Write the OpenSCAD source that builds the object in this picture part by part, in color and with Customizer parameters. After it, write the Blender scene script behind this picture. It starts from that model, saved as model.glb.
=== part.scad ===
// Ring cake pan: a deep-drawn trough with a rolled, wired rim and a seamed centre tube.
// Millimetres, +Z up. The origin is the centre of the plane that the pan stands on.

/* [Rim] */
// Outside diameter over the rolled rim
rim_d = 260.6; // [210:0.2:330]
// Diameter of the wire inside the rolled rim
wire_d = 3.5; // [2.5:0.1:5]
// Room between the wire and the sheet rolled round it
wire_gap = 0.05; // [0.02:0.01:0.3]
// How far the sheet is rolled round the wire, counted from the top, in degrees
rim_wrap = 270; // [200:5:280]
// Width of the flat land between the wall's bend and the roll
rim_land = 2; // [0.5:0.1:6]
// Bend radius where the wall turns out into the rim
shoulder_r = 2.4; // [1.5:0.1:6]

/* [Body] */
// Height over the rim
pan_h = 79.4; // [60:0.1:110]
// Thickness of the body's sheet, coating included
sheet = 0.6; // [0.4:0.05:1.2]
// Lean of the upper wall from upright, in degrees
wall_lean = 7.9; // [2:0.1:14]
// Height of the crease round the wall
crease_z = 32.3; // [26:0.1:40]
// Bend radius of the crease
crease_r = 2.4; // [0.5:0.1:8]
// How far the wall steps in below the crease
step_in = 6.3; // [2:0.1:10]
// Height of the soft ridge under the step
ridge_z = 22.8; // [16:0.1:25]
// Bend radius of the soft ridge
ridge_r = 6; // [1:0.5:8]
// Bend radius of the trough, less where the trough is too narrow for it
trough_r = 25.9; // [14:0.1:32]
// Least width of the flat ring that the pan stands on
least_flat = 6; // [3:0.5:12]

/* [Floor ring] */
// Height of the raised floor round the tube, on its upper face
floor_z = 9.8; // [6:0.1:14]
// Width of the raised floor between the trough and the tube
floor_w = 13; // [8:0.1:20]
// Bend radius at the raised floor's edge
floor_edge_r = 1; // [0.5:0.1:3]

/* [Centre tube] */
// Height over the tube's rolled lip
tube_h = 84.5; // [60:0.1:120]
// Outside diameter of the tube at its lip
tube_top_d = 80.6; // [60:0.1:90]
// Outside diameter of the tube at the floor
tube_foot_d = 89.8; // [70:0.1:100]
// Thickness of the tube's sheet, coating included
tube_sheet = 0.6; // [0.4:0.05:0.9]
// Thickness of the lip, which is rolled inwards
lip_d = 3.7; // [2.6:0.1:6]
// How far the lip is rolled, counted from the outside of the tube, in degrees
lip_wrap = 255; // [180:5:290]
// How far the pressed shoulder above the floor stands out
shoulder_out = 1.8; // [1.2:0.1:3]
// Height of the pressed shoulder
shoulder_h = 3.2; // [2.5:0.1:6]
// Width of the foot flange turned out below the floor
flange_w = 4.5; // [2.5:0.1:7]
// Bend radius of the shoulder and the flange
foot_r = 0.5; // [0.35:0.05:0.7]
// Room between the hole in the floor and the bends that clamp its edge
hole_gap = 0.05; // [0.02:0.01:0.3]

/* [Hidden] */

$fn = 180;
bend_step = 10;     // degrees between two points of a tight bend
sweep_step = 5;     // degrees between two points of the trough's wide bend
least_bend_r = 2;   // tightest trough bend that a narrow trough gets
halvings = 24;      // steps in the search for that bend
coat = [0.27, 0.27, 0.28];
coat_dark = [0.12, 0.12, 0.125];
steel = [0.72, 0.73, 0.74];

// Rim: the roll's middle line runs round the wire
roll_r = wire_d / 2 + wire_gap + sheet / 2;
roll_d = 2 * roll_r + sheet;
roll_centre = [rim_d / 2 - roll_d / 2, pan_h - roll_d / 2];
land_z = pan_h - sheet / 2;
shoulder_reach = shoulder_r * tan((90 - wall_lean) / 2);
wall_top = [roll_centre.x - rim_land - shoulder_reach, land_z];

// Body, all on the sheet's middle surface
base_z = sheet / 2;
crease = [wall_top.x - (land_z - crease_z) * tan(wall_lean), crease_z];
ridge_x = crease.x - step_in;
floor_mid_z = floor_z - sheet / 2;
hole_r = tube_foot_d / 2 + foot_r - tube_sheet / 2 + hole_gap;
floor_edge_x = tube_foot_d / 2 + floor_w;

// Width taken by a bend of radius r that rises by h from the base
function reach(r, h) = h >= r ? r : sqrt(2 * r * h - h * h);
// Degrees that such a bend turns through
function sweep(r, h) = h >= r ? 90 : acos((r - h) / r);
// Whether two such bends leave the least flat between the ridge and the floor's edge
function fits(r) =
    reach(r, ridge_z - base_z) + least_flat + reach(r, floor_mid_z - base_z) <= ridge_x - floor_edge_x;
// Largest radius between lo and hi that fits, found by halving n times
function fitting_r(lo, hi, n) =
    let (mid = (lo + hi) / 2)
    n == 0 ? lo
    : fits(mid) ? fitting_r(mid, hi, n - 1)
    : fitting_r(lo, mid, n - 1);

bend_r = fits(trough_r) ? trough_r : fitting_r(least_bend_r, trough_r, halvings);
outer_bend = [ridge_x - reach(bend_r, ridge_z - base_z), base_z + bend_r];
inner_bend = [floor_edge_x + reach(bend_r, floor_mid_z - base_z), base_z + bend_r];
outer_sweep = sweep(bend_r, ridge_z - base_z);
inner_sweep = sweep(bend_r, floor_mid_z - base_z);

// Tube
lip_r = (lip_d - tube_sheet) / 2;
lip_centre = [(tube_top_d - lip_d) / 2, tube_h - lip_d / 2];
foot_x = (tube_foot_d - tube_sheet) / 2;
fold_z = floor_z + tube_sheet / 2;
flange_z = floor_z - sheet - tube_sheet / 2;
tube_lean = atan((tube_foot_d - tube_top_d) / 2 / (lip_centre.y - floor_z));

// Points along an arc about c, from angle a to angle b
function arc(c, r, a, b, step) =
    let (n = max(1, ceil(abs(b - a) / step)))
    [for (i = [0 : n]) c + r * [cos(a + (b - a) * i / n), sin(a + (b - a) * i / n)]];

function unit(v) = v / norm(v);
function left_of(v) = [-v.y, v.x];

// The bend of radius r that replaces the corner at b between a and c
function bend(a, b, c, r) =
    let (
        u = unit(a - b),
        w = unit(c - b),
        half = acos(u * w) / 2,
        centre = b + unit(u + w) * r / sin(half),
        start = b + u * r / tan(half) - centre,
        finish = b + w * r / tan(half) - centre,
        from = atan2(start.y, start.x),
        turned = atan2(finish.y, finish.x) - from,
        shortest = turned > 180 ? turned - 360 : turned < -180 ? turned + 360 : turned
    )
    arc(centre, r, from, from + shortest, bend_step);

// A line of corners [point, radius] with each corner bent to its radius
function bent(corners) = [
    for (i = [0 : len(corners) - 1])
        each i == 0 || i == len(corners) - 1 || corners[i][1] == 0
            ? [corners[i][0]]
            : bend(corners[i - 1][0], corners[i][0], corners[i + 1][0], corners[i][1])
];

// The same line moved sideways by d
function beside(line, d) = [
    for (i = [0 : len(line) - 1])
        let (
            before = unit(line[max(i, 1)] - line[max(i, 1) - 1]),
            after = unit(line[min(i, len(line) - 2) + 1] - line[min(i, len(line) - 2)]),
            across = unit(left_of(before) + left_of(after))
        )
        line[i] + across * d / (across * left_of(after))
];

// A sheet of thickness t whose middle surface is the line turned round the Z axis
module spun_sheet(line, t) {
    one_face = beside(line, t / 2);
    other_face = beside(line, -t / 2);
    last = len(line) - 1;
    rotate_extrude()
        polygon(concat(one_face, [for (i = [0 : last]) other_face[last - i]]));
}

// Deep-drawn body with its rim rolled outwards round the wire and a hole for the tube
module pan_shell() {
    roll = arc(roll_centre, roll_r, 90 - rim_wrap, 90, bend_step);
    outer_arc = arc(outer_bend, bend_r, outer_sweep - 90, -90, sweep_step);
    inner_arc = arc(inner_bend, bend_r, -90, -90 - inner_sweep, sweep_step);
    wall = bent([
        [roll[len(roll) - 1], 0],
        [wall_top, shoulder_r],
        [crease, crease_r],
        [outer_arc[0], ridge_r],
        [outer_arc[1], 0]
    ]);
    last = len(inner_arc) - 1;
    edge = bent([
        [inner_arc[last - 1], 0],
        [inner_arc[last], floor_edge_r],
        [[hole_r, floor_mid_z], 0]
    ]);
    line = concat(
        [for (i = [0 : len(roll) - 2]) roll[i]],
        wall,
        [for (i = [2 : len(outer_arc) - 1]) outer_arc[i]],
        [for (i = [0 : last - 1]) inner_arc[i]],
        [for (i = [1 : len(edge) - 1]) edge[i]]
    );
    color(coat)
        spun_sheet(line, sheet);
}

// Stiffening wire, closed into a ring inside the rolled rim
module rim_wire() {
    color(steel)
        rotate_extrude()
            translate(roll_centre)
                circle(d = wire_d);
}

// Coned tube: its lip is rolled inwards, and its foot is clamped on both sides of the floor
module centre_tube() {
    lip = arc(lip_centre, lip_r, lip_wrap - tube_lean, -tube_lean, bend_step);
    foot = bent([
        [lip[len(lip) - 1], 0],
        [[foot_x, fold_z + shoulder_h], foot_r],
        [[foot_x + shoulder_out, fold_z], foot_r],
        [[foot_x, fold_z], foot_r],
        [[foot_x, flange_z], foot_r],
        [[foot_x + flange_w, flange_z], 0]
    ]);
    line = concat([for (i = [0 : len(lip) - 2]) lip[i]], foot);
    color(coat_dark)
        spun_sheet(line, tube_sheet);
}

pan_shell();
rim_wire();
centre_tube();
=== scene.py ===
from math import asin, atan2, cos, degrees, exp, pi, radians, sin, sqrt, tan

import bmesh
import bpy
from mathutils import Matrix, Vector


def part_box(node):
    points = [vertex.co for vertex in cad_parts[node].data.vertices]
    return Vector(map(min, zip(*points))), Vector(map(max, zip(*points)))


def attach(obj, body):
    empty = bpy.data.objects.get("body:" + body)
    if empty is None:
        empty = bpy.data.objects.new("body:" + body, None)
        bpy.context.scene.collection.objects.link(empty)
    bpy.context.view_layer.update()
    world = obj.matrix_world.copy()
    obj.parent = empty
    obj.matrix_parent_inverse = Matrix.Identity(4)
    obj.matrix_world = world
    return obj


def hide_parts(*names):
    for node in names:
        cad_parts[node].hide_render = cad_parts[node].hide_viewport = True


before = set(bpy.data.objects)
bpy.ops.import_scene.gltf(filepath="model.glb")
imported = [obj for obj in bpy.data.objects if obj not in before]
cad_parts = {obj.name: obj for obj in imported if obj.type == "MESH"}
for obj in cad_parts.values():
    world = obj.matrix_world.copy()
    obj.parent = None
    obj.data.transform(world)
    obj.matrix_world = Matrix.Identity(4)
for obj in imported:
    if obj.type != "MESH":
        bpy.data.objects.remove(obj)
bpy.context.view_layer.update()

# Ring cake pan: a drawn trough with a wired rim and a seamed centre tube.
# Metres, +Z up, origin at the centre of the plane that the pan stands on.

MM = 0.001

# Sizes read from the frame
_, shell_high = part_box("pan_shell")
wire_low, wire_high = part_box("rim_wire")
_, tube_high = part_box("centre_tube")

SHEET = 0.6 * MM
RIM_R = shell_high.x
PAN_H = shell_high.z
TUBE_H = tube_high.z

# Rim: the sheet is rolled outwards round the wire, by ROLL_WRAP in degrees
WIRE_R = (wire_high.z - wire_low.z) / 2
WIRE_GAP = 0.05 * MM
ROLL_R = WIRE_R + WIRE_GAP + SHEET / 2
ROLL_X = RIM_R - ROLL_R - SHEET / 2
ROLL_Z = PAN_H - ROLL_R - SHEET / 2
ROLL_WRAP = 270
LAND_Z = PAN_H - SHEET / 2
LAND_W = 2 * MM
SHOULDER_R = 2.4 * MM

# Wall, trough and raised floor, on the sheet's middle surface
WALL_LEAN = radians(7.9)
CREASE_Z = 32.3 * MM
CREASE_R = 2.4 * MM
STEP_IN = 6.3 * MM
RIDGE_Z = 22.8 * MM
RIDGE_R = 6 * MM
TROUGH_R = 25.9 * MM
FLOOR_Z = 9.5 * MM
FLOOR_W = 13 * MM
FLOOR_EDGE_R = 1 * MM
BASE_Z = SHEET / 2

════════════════

WHAT IS BEING ASKED:
Lines from the one containing "obj.parent = None" through the final line are to be given again verbatim, with nothing before or after.

COMPLETE OUTPUT:
    obj.parent = None
    obj.data.transform(world)
    obj.matrix_world = Matrix.Identity(4)
for obj in imported:
    if obj.type != "MESH":
        bpy.data.objects.remove(obj)
bpy.context.view_layer.update()

# Ring cake pan: a drawn trough with a wired rim and a seamed centre tube.
# Metres, +Z up, origin at the centre of the plane that the pan stands on.

MM = 0.001

# Sizes read from the frame
_, shell_high = part_box("pan_shell")
wire_low, wire_high = part_box("rim_wire")
_, tube_high = part_box("centre_tube")

SHEET = 0.6 * MM
RIM_R = shell_high.x
PAN_H = shell_high.z
TUBE_H = tube_high.z

# Rim: the sheet is rolled outwards round the wire, by ROLL_WRAP in degrees
WIRE_R = (wire_high.z - wire_low.z) / 2
WIRE_GAP = 0.05 * MM
ROLL_R = WIRE_R + WIRE_GAP + SHEET / 2
ROLL_X = RIM_R - ROLL_R - SHEET / 2
ROLL_Z = PAN_H - ROLL_R - SHEET / 2
ROLL_WRAP = 270
LAND_Z = PAN_H - SHEET / 2
LAND_W = 2 * MM
SHOULDER_R = 2.4 * MM

# Wall, trough and raised floor, on the sheet's middle surface
WALL_LEAN = radians(7.9)
CREASE_Z = 32.3 * MM
CREASE_R = 2.4 * MM
STEP_IN = 6.3 * MM
RIDGE_Z = 22.8 * MM
RIDGE_R = 6 * MM
TROUGH_R = 25.9 * MM
FLOOR_Z = 9.5 * MM
FLOOR_W = 13 * MM
FLOOR_EDGE_R = 1 * MM
BASE_Z = SHEET / 2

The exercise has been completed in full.